By January, audiences are also exhausted and broke. Christmas and the holiday season has drained our energy and our wallets. We’ve probably already hit our seasonal cinema visit quota with whatever Disney, Lucasfilm, and Marvel are up to, or we’re recovering from the ketamine-fuelled nightmare of Cats. We’re all back to work and the kids have returned to school. The nights are still dark but there’s no festive cheer to lift up the mood, and for the one month we’ve committed to our New Year’s resolutions, we’re tightening our belts and less inclined to leave the house. At least, we’re not motivated to do so in the same way we are for busier seasons, especially if the weather is terrible.
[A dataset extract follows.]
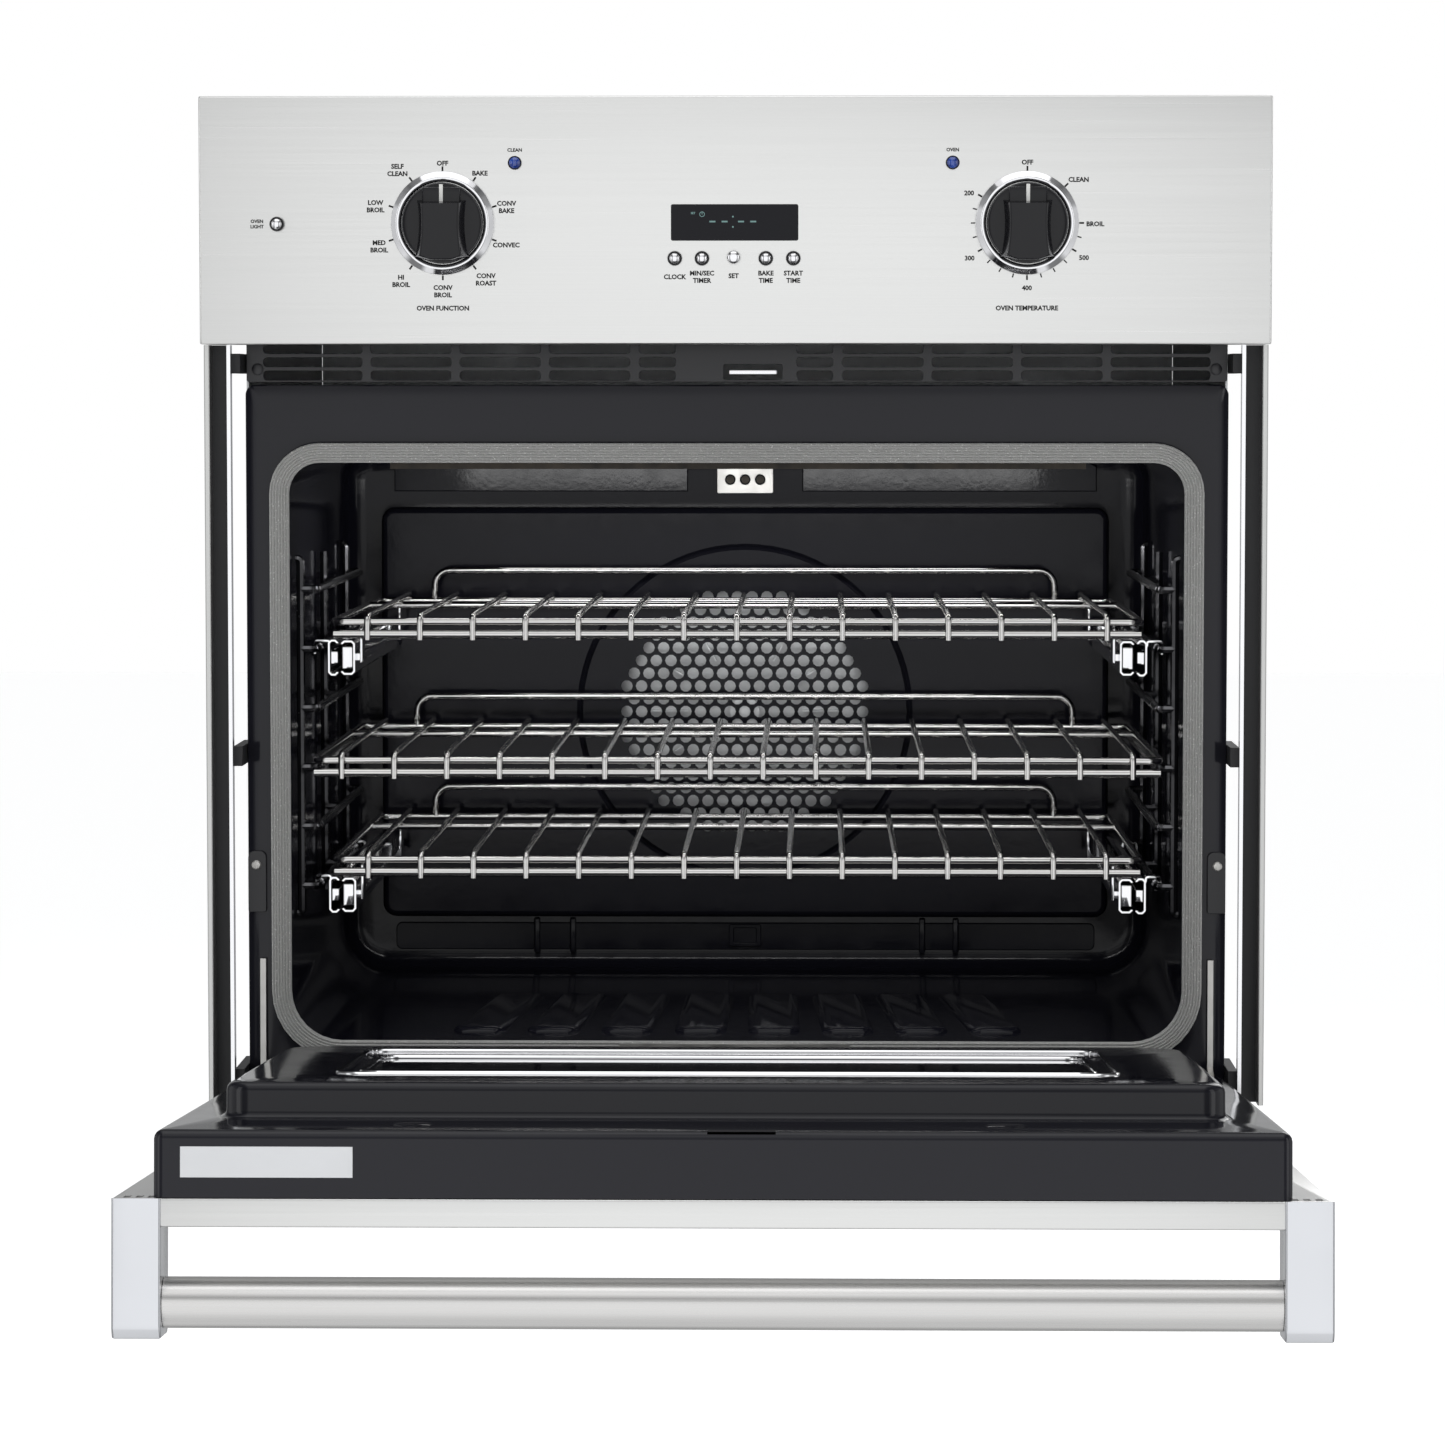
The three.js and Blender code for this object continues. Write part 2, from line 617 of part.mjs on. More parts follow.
function makeDoorSkin() {
  const { face, skin, bottom, top } = DOOR;
  const { halfWidth } = FRONT;
  const inner = face + skin;
  const flange = 40;
  const shell = cut(
    block([-halfWidth, halfWidth], [face, inner], [bottom, top]),
    block(
      [-halfWidth + SHEET, halfWidth - SHEET], [face + SHEET, inner - SHEET],
      [bottom + SHEET, top - SHEET],
    ),
    block(
      [-halfWidth + flange, halfWidth - flange], [inner - SHEET - 1, inner + 1],
      [bottom + flange, top - flange],
    ),
    block(
      [-WINDOW.half - 9, WINDOW.half + 9], [face - 1, face + SHEET + 1],
      [WINDOW.bottom - 9, WINDOW.top + 9],
    ),
  );
  add('door_skin', shell, STAINLESS, door);
  add('door_outer_glass', block(
    [-WINDOW.half - 18, WINDOW.half + 18],
    [face + SHEET + GAP, face + SHEET + GAP + 4],
    [WINDOW.bottom - 18, WINDOW.top + 18],
  ), GLASS, door);
}

// The enamelled liner has two tiers: a broad one on the skin and a plug that enters the mouth.
function makeDoorLiner() {
  const rear = DOOR.face + DOOR.skin + GAP;
  const t = PORCELAIN;
  const tier = (inset, from, to) => prism(roundedBox(
    [-TIER.half + inset, TIER.half - inset], [TIER.bottom + inset, TIER.top - inset], 5,
  ), 'y', from, to);
  const plug = (inset, from, to) => prism(roundedBox(
    [-PLUG.half + inset, PLUG.half - inset], [PLUG.bottom + inset, PLUG.top - inset],
    PLUG.lowerCorner, PLUG.corner,
  ), 'y', from, to);
  const window = block(
    [-WINDOW.half, WINDOW.half], [PLUG.inner - 3, PLUG.inner + 1], [WINDOW.bottom, WINDOW.top],
  );
  const notchHalf = ARM.thickness / 2 + 2.5;
  const notches = [-ARM.x, ARM.x].map((x) => block(
    [x - notchHalf, x + notchHalf], [-12, TIER.inner + 1], [TIER.bottom - 1, 26],
  ));
  const latchZ = LATCH.z - HINGE.z;
  const latchSlot = block(
    [LATCH.from - 4, LATCH.to + 4], [TIER.inner - 3, TIER.inner + 1], [latchZ - 4.5, latchZ + 4.5],
  );
  const liner = cut(
    join(tier(0, rear, TIER.inner), plug(0, TIER.inner - 0.5, PLUG.inner)),
    tier(t, rear - 1, TIER.inner - t),
    plug(t, TIER.inner - 2 * t, PLUG.inner - t),
    window, latchSlot, ...notches,
  );
  add('door_liner', liner, ENAMEL, door);
  add('door_inner_glass', block(
    [-WINDOW.half - 8, WINDOW.half + 8],
    [PLUG.inner - t - GAP - 4, PLUG.inner - t - GAP],
    [WINDOW.bottom - 8, WINDOW.top + 8],
  ), GLASS, door);
}

function makeHandle() {
  const { radius, y, z, endInset, reach } = HANDLE;
  const end = FRONT.halfWidth - endInset;
  add('handle_tube', rod('x', [y, z], radius, -end + GAP, end - GAP, 20), STAINLESS, door);
  const face = DOOR.face - GAP;
  const crown = DOOR.top + GAP;
  const profile = polygon([
    [face, z - 20], [face, crown], [DOOR.face + DOOR.skin, crown],
    [DOOR.face + DOOR.skin, crown + 1.7], [reach + 8, crown + 1.7], [reach, crown - 5],
    [reach, z - 14], [reach + 6, z - 20],
  ]);
  addPair(
    (hand) => `handle_${hand}_bracket`,
    prism(profile, 'x', end, FRONT.halfWidth), CASTING, door,
  );
}

// A hinge arm stands out of the frame on each side and ends at the hinge axis inside the liner.
function makeHingeArms() {
  const face = FRAME.y - GAP;
  const { y, z } = HINGE;
  const plate = prism(polygon([
    [face, z - 9], [face, z + 93], [face - 4, z + 93], [face - 6, z + 16], [y - 7, z + 6],
    [y - 7, z - 6], [y - 3, z - 9],
  ]), 'x', ARM.x - ARM.thickness / 2, ARM.x + ARM.thickness / 2);
  addPair((hand) => `${hand}_hinge_arm`, plate, CASTING);
}

makeCase();
makeTrimRails();
makeFrontFrame();
makeVentGrille();
makeCavity();
makeBaffle();
makeFan();
makeHeaters();
makeLadders();
makeRacks();
makeFascia();
makeControls();
makeKnobs();
makeDoorSkin();
makeDoorLiner();
makeHandle();
makeHingeArms();

export default oven;
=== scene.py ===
# %% [markdown]
# # A built-in wall oven, standing open
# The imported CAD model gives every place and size. This lesson builds the visible skin around it:
# brushed steel, gloss enamel, bright wire racks, a braided seal and the controls. Each piece is
# made in millimetres, then settled into the frame in metres.

# %% Load the fixed frame
import json
import math

import bmesh
import bpy
from mathutils import Matrix, Vector


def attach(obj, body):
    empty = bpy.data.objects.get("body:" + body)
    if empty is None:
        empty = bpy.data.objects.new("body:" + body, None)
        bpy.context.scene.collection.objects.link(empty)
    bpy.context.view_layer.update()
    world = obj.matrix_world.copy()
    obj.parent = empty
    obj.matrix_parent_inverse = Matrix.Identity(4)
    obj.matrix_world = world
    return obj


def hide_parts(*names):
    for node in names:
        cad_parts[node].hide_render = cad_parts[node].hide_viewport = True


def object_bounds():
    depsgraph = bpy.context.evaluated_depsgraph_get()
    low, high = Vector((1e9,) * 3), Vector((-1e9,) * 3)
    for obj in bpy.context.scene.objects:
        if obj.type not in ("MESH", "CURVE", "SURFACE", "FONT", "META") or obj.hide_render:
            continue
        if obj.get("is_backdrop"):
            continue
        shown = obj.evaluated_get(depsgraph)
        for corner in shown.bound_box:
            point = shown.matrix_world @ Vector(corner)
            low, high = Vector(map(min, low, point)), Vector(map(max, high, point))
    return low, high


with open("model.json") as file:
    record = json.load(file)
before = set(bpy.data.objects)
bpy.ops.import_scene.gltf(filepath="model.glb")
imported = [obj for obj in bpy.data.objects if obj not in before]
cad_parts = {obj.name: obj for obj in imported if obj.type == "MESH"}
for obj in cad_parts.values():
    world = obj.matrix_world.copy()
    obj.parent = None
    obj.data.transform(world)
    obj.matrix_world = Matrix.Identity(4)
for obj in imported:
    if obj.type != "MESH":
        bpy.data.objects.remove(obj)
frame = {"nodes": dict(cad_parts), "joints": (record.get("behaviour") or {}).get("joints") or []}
cad_low, cad_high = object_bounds()
NODES = frame["nodes"]
MM = 0.001
print("CAD box in metres", tuple(cad_low), tuple(cad_high))


# %% [markdown]
# ## Measuring the frame
# Sizes are read from the CAD nodes, so a piece always fits the part it stands for. The door is
# tilted at rest, so its nodes are measured after turning them back to the closed position.

# %% Boxes of nodes, and the door's own coordinates
def box(node, into=Matrix()):
    corners = [into @ (v.co / MM) for v in NODES[node].data.vertices]
    low = Vector(min(c[i] for c in corners) for i in range(3))
    high = Vector(max(c[i] for c in corners) for i in range(3))
    return low, high


hinge = next(j for j in frame["joints"] if j["name"] == "door_hinge")
OPEN_ANGLE = math.radians(-hinge["range_deg"][0])
DOOR = Matrix.Translation(Vector(hinge["pos_m"]) / MM) @ Matrix.Rotation(OPEN_ANGLE, 4, "X")
TO_DOOR = DOOR.inverted()
fascia_low, fascia_high = box("control_fascia")
FRONT_Y = fascia_low.y
print("door opens", round(math.degrees(OPEN_ANGLE), 1), "degrees; front plane at", FRONT_Y)


# %% [markdown]
# ## Camera, light and stage
# A long lens from a little above the middle of the oven, aimed slightly down. The world is plain
# white where the camera sees it and dimmer in reflections, so that black enamel stays deep and
# steel keeps some contrast.

# %% Camera
LENS = 125.1
EYE = Vector((0.0580, FRONT_Y * MM - 3.529, 0.5513))
AIM = Vector((-0.01883, 1.0, -0.06644))
camera = bpy.data.objects.new("camera", bpy.data.cameras.new("camera"))
camera.data.lens = LENS
camera.location = EYE
camera.rotation_euler = AIM.to_track_quat("-Z", "Y").to_euler()
bpy.context.scene.collection.objects.link(camera)
bpy.context.scene.camera = camera
bpy.context.scene.view_settings.view_transform = "Standard"

# %% World
WORLD_STRENGTH = 1.15
world = bpy.data.worlds.new("studio")
bpy.context.scene.world = world
world.use_nodes = True
sky = world.node_tree
sky.nodes.clear()
backdrop = sky.nodes.new("ShaderNodeBackground")
backdrop.inputs["Color"].default_value = (1, 1, 1, 1)
backdrop.inputs["Strength"].default_value = 1.0
reflected = sky.nodes.new("ShaderNodeBackground")
reflected.inputs["Strength"].default_value = WORLD_STRENGTH
direction = sky.nodes.new("ShaderNodeTexCoord")
axes = sky.nodes.new("ShaderNodeSeparateXYZ")
sky.links.new(direction.outputs["Generated"], axes.inputs[0])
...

None of these movies feels like an event.
Things have changed somewhat over the past few years, although such things haven’t impacted January’s status as a dumping ground too dramatically. In the age of the never-ending cinematic franchise and Disney’s crushing media monopoly dominating the landscape, studios must scatter their releases more evenly across the calendar. If you’re Marvel Studios and you insist on releasing three movies a year on average, and you need to make sure you don’t step on the toes of the latest Disney live-action remake or Star Wars title, then you put a movie in an early February spot. Once upon a time, doing so would have been an announcement to the world that the movie was crap and the studio were just giving up. Now, you can get away with it. Well, you can if you’re Disney or if you’re releasing something in a major series with a large pre-established fan-base. The Summer season doesn’t exist for Disney anymore. With a couple of glaring exceptions aide, they’re able to release a film at any point in time and see the profits roll in because their brand has come to thoroughly dominate audiences and their tastes. But even Disney doesn’t release something in January unless it really stinks.
Some have argued that audiences will go and see a movie at any point in the year if it’s good enough to warrant their attention. There is some logic to that but there’s always more at play than a film’s quality. It’s a matter of competition versus fluctuations in the market versus audience fatigue and much more. Priorities are elsewhere for studios and audiences have yet to truly prove they will come out in droves for a January movie, so the status quo remains. That’s not to say that we are bereft of viewing options this month. Plenty of Oscar faves have wider releases now and many overlooked titles from the rest of the year are arriving on the home market this season that are worth checking out. Then again, in an age of endless content, maybe there is something to be said in favor of the peace of the dumping ground.